A detective asked C.M. what happened and C.M. eventually stated that he had robbed a store with a shotgun. The detective then took C.M. to a patrol car where they could talk in a quieter environment. At no time was C.M. handcuffed while being detained or questioned.

At trial C.M. complained that his rights under Miranda were violated because he was subjected to a custodial interrogation without being warned of the consequences of speaking. The court held that C.M. was not subjected to a custodial interrogation because he wasn't under arrest at the time he was questioned.

According to the court, M.C. wasn't under arrest because the officers neither placed him in handcuffs, restrained him or told him he wasn't free to leave. Apparently being told to stand by a truck and being surrounded by armed officers doesn't constitute enough "restraint" for the ones in robes up in Waco.

But that's not all...

In Jensen v. State, the Fort Worth Court of Appeals decided that just because a suspect is lying facedown on the ground with his hands cuffed behind his back doesn't mean he's under arrest. But then Mr. Jensen had done something really bad.

It seems that Mr. Jensen shot and killed a buddy of his (my supposition) inside a motel room in Wichita Falls one evening. We know this because Mr. Jensen told the cabdriver he shot his friend in the head. The cabdriver then told the police and the police found Mr. Jensen leaving the parking lot of a Wal-Mart a little while later.

When the officer spotted Mr. Jensen he told him to get down on the ground. Mr. Jensen complied. The officer then cuffed Mr. Jensen and asked if he was carrying any weapons. Mr. Jensen 'fessed up about the gun he was carrying.
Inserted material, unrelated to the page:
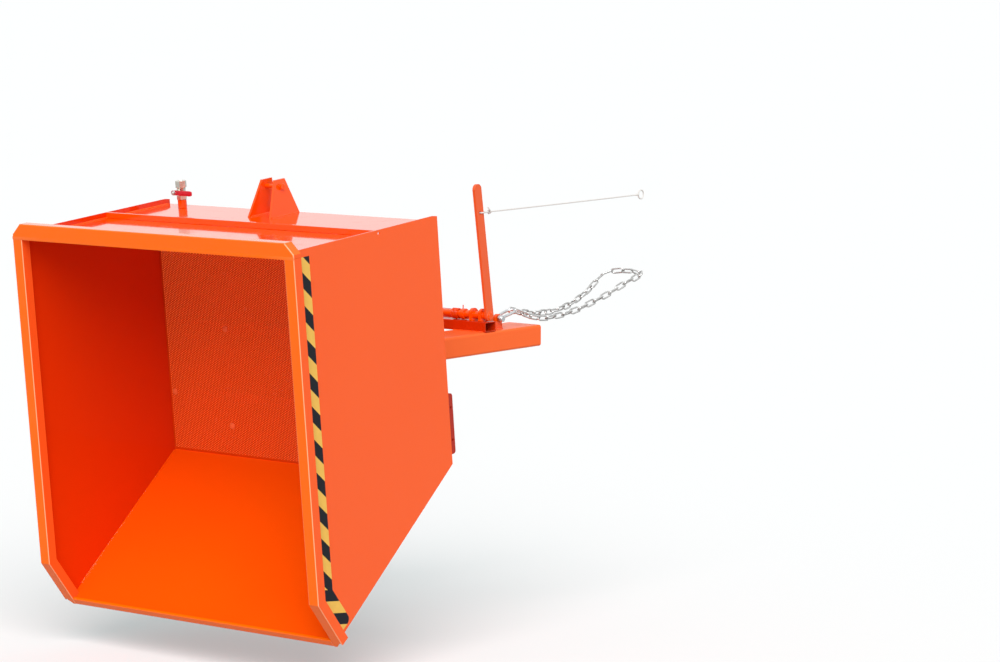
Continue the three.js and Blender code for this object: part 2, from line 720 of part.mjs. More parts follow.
const [, , lipEnd] = rimLine(0, 0);
const [, , lipEndBack] = rimLine(lipThickness, 0);
add(hopper, 'rim_lip',
  sidePlate([lipEnd, along(lipEnd, -lipFace), along(lipEndBack, -lipFace), lipEndBack],
    -betweenRims, betweenRims), orange);

// Wall stiffener between the side plates
add(hopper, 'wall_stiffener',
  sidePlate(rectangle(-sideOverWall, stiffenerHeight, -fit, stiffenerHeight + stiffenerThickness),
    -between, between), orange);

// Latch bracket: two plates that lean towards each other, and the pin that the hook takes
const bracketOutline = [[-fit, 0], [-bracketReach, bracketTopFrom], [-bracketReach, bracketTopTo],
  [-fit, bracketFootLength]];
const leanShare = (bracketFoot - bracketTop) / 2 / bracketReach;

function bracketHalf(reach) {
  return bracketFoot / 2 - leanShare * reach;
}

for (const [side, sign] of SIDES) {
  const halfFoot = bracketFoot / 2;
  const plate = sidePlate(bracketOutline, ...span(sign, halfFoot - bracketSheet, halfFoot));
  const lean = new THREE.Matrix4().makeShear(sign * leanShare, 0, 0, 0, 0, 0);
  plate.applyMatrix4(lean).translate(0, latchY, 0);
  const hole = rodAlongY(-latchPinReach, latchPinHeight, latchPinRadius + fit,
    latchY - bracketFoot, latchY + bracketFoot);
  add(hopper, `latch_bracket_${side}`, cut(plate, hole), orange);
}

const pinHalf = bracketHalf(latchPinReach) + latchPinOverhang;
add(hopper, 'latch_pin', join(
  rodAlongY(-latchPinReach, latchPinHeight, latchPinRadius, latchY - pinHalf, latchY + pinHalf),
  rodAlongY(-latchPinReach, latchPinHeight, pinHeadRadius, latchY + pinHalf - pinHeadLength,
    latchY + pinHalf, 6),
  rodAlongY(-latchPinReach, latchPinHeight, pinHeadRadius, latchY - pinHalf,
    latchY - pinHalf + pinHeadLength, 6)), orange);

// Hinge lugs under the floor
for (const [side, sign] of SIDES) {
  const lugEdge = lugFoot / 2;
  const lugOutline = [[hingeFromWall + lugEdge, -fit], [hingeFromWall - lugEdge, -fit],
    ...arc(hingeFromWall, -hingeUnderFloor, lugRadius, 180, 360, coarse)];
  const y = span(sign, lugCentre - lugThickness / 2, lugCentre + lugThickness / 2);
  add(hopper, `hinge_lug_${side}`,
    cut(sidePlate(lugOutline, ...y), rodAlongY(hingeFromWall, -hingeUnderFloor,
      hingePinRadius + running, y[0] - overrun, y[1] + overrun)), orange);
}

// Lashing plates under the floor's side edges
for (const [side, sign] of SIDES) {
  const from = floorLength - lashingFromFold;
  const to = from + lashingLength;
  const plate = [[from, -fit], ...arc(from + lashingEndRadius, lashingEndRadius - lashingDrop,
    lashingEndRadius, 180, 270, 6), ...arc(to - lashingEndRadius, lashingEndRadius - lashingDrop,
    lashingEndRadius, 270, 360, 6), [to, -fit]];
  const holes = [from + lashingHoleInset, to - lashingHoleInset].map(
    (x) => circle(x, -lashingHoleDrop, lashingHoleRadius, coarse));
  add(hopper, `lashing_plate_${side}`,
    sidePlate(plate, ...span(sign, plateOuter - lashingThickness, plateOuter), holes), orange);
}

// Warning tape behind the rim, on the side plates
const tapeNear = rimLine(rimDepth + tapeFromRim, tapeStart);
const tapeFar = rimLine(rimDepth + tapeFromRim + tapeWidth, tapeStart);
const tapeRound = rimLine(rimDepth + tapeFromRim + tapeWidth - tapeEndRadius, tapeStart);
const slopeDegrees = THREE.MathUtils.radToDeg(Math.atan2(slope.y, slope.x));
const tapeEnd = arc(...along(tapeRound[2], -tapeEndGap - tapeEndRadius), tapeEndRadius,
  slopeDegrees, slopeDegrees - 90, 8);
tapeNear[2] = along(tapeNear[2], -tapeEndGap);
for (const [side, sign] of SIDES) {
  const tape = [...tapeNear, ...tapeEnd, tapeFar[1], tapeFar[0]];
  add(hopper, `warning_tape_${side}`,
    sidePlate(tape, ...span(sign, plateOuter + fit, plateOuter + fit + tapeThickness)), tapeFilm);
}

// Drain valve: socket, body, ball, stem, handle and nut
const socketEnd = -fit - socketLength;
add(hopper, 'drain_socket',
  cut(rodAlongX(drainY, drainHeight, socketRadius, socketEnd, -fit),
    rodAlongX(drainY, drainHeight, drainBore, socketEnd - overrun, overrun)), orange);

const valveStart = socketEnd - fit;
const barrelStart = valveStart - valveHexLength;
const outletStart = barrelStart - valveBarrelLength;
const outletEnd = outletStart - outletLength;
const ballX = barrelStart - valveBarrelLength / 2;
const valveBody = cut(
  join(rodAlongX(drainY, drainHeight, valveHexRadius, barrelStart, valveStart, 6),
    rodAlongX(drainY, drainHeight, valveBarrelRadius, outletStart - running, barrelStart + running),
    rodAlongX(drainY, drainHeight, outletHexRadius, outletEnd, outletStart, 6),
    rodAlongZ(ballX, drainY, bonnetRadius, drainHeight, drainHeight + bonnetHeight, coarse)),
  rodAlongX(drainY, drainHeight, drainBore, outletEnd - overrun, valveStart + overrun),
  new THREE.SphereGeometry(ballRadius + fit, 24, 16).translate(ballX, drainY, drainHeight),
  rodAlongZ(ballX, drainY, stemRadius + fit, drainHeight, drainHeight + bonnetHeight + overrun, coarse));
add(hopper, 'valve_body', valveBody, nickel);

add(hopper, 'valve_ball',
  cut(new THREE.SphereGeometry(ballRadius, 24, 16).translate(ballX, drainY, drainHeight),
    rodAlongY(ballX, drainHeight, ballBore, drainY - 2 * ballRadius,
      drainY + 2 * ballRadius, coarse)), nickel);
add(hopper, 'valve_stem',
  rodAlongZ(ballX, drainY, stemRadius, drainHeight + ballRadius + fit, drainHeight + stemHeight, coarse),
  nickel);
const handleFrom = drainHeight + handleHeight;
add(hopper, 'valve_handle',
  layer(roundedRectangle(ballX - handleWidth / 2, drainY - handleTail, ballX + handleWidth / 2,
    drainY - handleTail + handleLength, handleWidth / 3), handleFrom, handleFrom + handleThickness,
  [circle(ballX, drainY, stemRadius + fit, coarse)]), redPlastic);
add(hopper, 'handle_nut',
  cut(rodAlongZ(ballX, drainY, handleNutRadius, handleFrom + handleThickness + fit,
    drainHeight + stemHeight - fit, 6),
  rodAlongZ(ballX, drainY, stemRadius + fit, handleFrom, drainHeight + stemHeight + overrun, coarse)),
  zinc);

export default group;
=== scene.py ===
import logging
import math
from collections.abc import Callable, Iterable, Sequence
from dataclasses import dataclass
from enum import Enum
from functools import cache
from typing import Any

import bmesh
import bpy
from mathutils import Matrix, Vector


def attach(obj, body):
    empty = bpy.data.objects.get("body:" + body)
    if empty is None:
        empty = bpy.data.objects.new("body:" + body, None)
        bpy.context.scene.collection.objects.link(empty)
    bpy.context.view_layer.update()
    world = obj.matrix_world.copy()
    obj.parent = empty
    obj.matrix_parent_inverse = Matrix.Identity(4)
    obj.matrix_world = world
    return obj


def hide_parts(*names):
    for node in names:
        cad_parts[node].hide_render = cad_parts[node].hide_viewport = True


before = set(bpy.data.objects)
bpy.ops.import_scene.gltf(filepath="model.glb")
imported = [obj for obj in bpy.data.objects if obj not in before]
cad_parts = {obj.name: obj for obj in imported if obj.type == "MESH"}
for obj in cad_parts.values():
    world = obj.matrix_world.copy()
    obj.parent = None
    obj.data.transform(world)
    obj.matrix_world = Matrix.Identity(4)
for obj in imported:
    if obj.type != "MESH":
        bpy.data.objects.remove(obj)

log = logging.getLogger("hopper")

Point = tuple[float, float, float]
Colour = tuple[float, float, float]
Flat = tuple[float, float]

BLACK: Colour = (0.0, 0.0, 0.0)
SIDES = (("left", 1), ("right", -1))
UP = (0.0, 0.0, 1.0)
ACROSS = (0.0, 1.0, 0.0)

# Distances at which points are merged, in metres, and angles of edges, in degrees
MERGE_CAD = 1e-5
MERGE_TURNED = 1e-6
MERGE_CELLS = 0.00002
FLAT_ANGLE = 1.0
SHARP_ANGLE = 28.0
SMOOTH_ANGLE = 35.0
SOFT_ANGLE = 50.0
BLOCK_ANGLE = 60.0


class Body(Enum):
    """The moving bodies of the hopper."""

    FRAME = "frame"
    LEVER = "lever"
    VALVE = "valve_turn"
    HOPPER = "hopper"


class Slot(Enum):
    """The finish slots of the record."""

    PAINT = "orange_paint"
    ZINC = "zinc_steel"
    CHAIN = "chain_steel"
    NICKEL = "nickel"
    GRIP = "red_handle"
    FILM = "warning_film"
    ROPE = "rope"


# Node trees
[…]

Mr. Jensen argued that the gun should be suppressed as it was the result of a search following an illegal arrest. The Court politely declined Mr. Jensen's request holding that just because he was lying facedown on the ground with his hands cuffed behind his back, he wasn't under arrest. You see, he was only being detained and the handcuffs were because the officer had information that Mr. Jensen was packing heat. And, since he wasn't under arrest, there was no search - it was just a Terry-style pat down. Now, once they had the gun, then Mr. Jensen was under arrest.

So, as always, if you need to get around that pesky illegal search or illegal custodial interrogation - just argue that the suspect wasn't under arrest.